▶ **Instructions to follow**
Print, exactly as they stand, the lines from the start of the listing to the line containing "turning_end_gap = 0.40", inclusive.

▶ **Collected material**
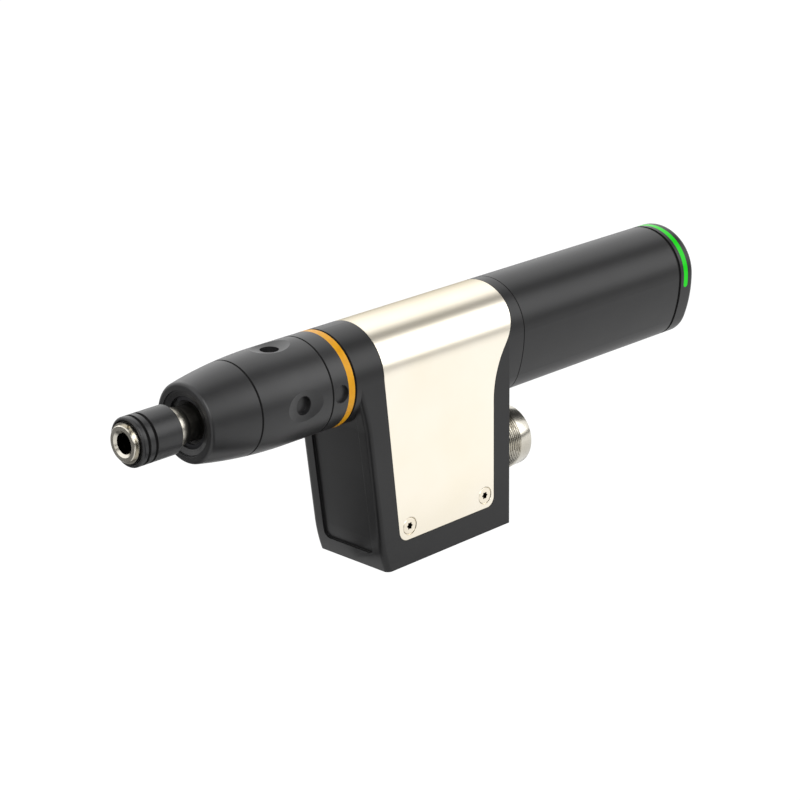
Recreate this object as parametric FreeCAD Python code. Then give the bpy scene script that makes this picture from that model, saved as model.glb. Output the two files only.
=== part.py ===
import FreeCAD, Part
import math
import os
from FreeCAD import Vector as V

# Robot screwdriving spindle, in millimetres.
# +X runs along the spindle from the bit socket to the end cap, +Z is up, the foot hangs down.
# x = 0 is where the socket's round guide starts, inside the chamfer of its mouth.

# Fits: radial gaps, and the end gap beside a part that turns
slide_gap = 0.10
running_gap = 0.03
seat_gap = 0.02
turning_end_gap = 0.40

# Outer lengths, one after another along the spindle
nose_start = 25.6
nose_length = 19.6
housing_length = 31.6
lock_ring_length = 7.5
colour_ring_width = 3.3
frame_length = 86.4
tube_length = 91.6
cap_gap = 0.8
cap_length = 8.5

# Outer form
body_r = 17.5
seam_width = 0.3
seam_depth = 0.4
ogive_r = 188.0
ogive_length = 36.7
tube_depth = 26.0
tube_corner_r = 13.0
tube_flat = 4.2

# Bit holder
hex_across_flats = 6.35
hex_depth = 16.0
guide_r = 3.6
guide_length = 2.4
mouth_chamfer = 0.7
mouth_flare = 1.0
holder_r = 6.2
holder_edge = 0.25
shoulder_r = 7.4
shoulder_start = 14.8
shoulder_length = 2.0
dome_r = 6.9
dome_length = 2.6
dome_round = 3.6
neck_r = 6.3
holder_ring_start = 0.4
holder_ring_width = 1.1
holder_ring_r = 6.93
holder_ring_depth = 0.6
holder_ring_gap = 1.2
holder_ring_gap_angle = 70.0
ball_r = 1.75
ball_x = 8.3
ball_bite = 0.42

# Release sleeve
sleeve_r = 8.6
sleeve_start = 1.3
sleeve_end = 18.1
sleeve_travel = 2.5
sleeve_edge = 1.0
sleeve_mouth_r = 7.6
sleeve_stop_r = 7.0
sleeve_relief = 1.0
sleeve_chamber_r = 7.6
sleeve_groove_places = (2.05, 5.15)
sleeve_groove_width = 0.75
sleeve_groove_depth = 0.7
land_width = 2.9
release_margin = 0.7
spring_wire_r = 0.3
spring_turns = 2.5

# Nose cone
nose_face_r = body_r - 4.8
nose_rim = 1.2
mouth_r = nose_face_r - 1.3
mouth_step = 0.5
mouth_cone = 0.7
mouth_depth = 1.7
seal_bore_r = 9.1
circlip_width = 0.8
circlip_bite = 0.35
circlip_inner_r = 7.6
circlip_gap = 4.0
circlip_gap_angle = 141.0
seal_cone = 0.9
spigot_r = body_r - 2.9
spigot_length = 6.5

# Spindle bearings, back to back with a spacer, held by a nut
bearing_in_r = 6.0
bearing_out_r = 10.5
bearing_width = 5.0
bearing_ring_wall = 1.0
bearing_ball_count = 10
bearing_spacer_length = 8.0
nut_width = 2.0
nut_in_r = 8.5
land_r = 7.0
tail_wall = 0.7

# Planetary gears: both stages are alike and share one ring gear, and fill the housing's neck
sun_teeth = 12
planet_teeth = 12
ring_teeth = 36
pressure_angle = 25.0
backlash = 0.07
planet_count = 3
face_width = 7.2
planet_pin_r = 1.5
sun_bore_r = 1.75
flank_steps = 3
ring_gear_wall = 1.05
union_wall = 1.8
carrier_disc = 2.8
carrier_hub_length = 3.2
carrier_hub_r = 7.0

# Gear housing
shoulder_lip = 0.75
seat_hole_r = 3.3
seat_hole_depth = 3.2
seat_x = 19.0
seat_count = 4
scoop_r = 22.3
scoop_depth = 1.5
union_neck_r = body_r - 3.0
union_neck_length = 3.5
union_ring_start = 2.1
union_ring_width = 1.1
union_ring_bite = 0.55
union_ring_gap = 3.0
union_ring_gap_angle = -60.0

# Lock ring
lock_bore_r = body_r - 2.2
union_ring_r = lock_bore_r - 0.15
lock_lip = 2.0
spanner_hole_r = 3.2
spanner_hole_depth = 1.4
spanner_hole_x = 4.1
spanner_hole_count = 3

# Frame: barrel, foot and rear collar
main_bore_r = body_r - 2.5
frame_seam_depth = 0.8
front_bore_end = 2.7
foot_back = frame_length - 7.9
foot_depth = 72.6
foot_top_inset = 0.7
foot_knee = (5.7, 18.0)
foot_hollow = 0.45
foot_toe = (11.1, foot_depth - 12.1)
foot_toe_bulge = 0.35
foot_bottom_inset = 14.2
foot_front_round = 2.0
pocket_half_width = 12.3
pocket_bottom_margin = 6.2
pocket_depth = 1.0
pocket_corner_r = 2.5
foot_wall = 3.2
foot_roof = 19.0
window_margin = 9.0
window_top = foot_roof + 4.5
window_base = 22.1
window_bottom = foot_depth - window_base
window_corner_r = 3.0
collar_wall = 3.2
tube_spigot_length = 5.0
wire_way = (6.0, 17.0, 23.0)

# Saddle cover
cover_thickness = 1.0
cover_gap = 0.2
cover_front = 13.8
cover_lean = 7.0
cover_back_low = foot_back - 8.6
cover_back_high = frame_length - 5.2
cover_s_start = 22.0
cover_s_low_r = 34.0
cover_s_high = 14.0
cover_bottom = foot_depth - 9.7
cover_corner_r = 3.4
cover_screw_front = 25.6
cover_screw_back = cover_back_low - 4.7
cover_screw_z = 5.0 - cover_bottom
screw_head_r = 3.1
screw_head_rim = 0.35
screw_sunk = 0.1
screw_head_room = 0.3
screw_r = 1.5
screw_length = 7.0
screw_boss_r = 4.0
screw_socket_r = 1.15
screw_socket_depth = 1.1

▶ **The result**
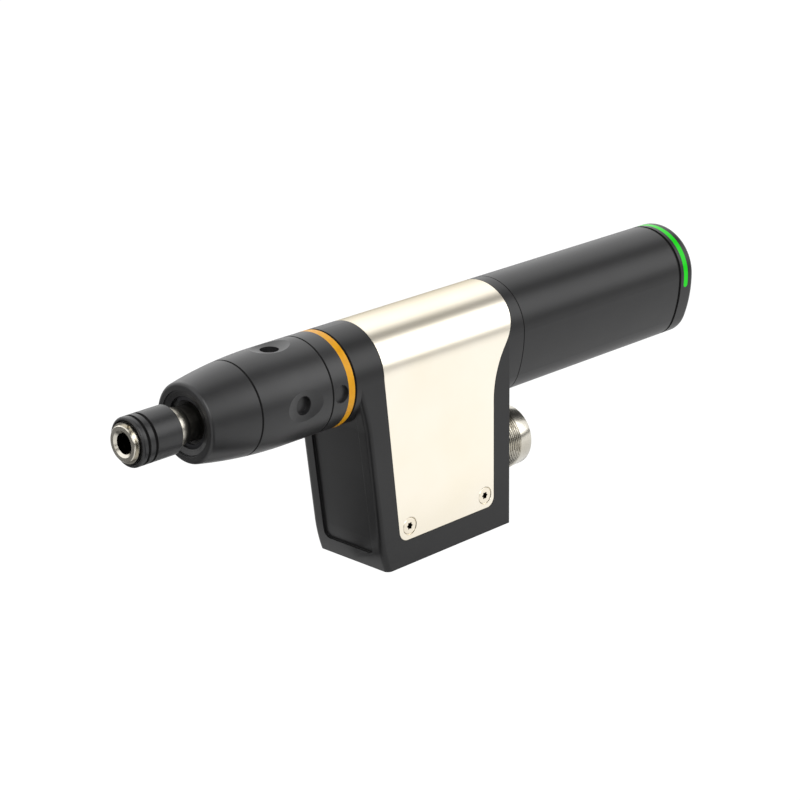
Recreate this object as parametric FreeCAD Python code. Then give the bpy scene script that makes this picture from that model, saved as model.glb. Output the two files only.
=== part.py ===
import FreeCAD, Part
import math
import os
from FreeCAD import Vector as V

# Robot screwdriving spindle, in millimetres.
# +X runs along the spindle from the bit socket to the end cap, +Z is up, the foot hangs down.
# x = 0 is where the socket's round guide starts, inside the chamfer of its mouth.

# Fits: radial gaps, and the end gap beside a part that turns
slide_gap = 0.10
running_gap = 0.03
seat_gap = 0.02
turning_end_gap = 0.40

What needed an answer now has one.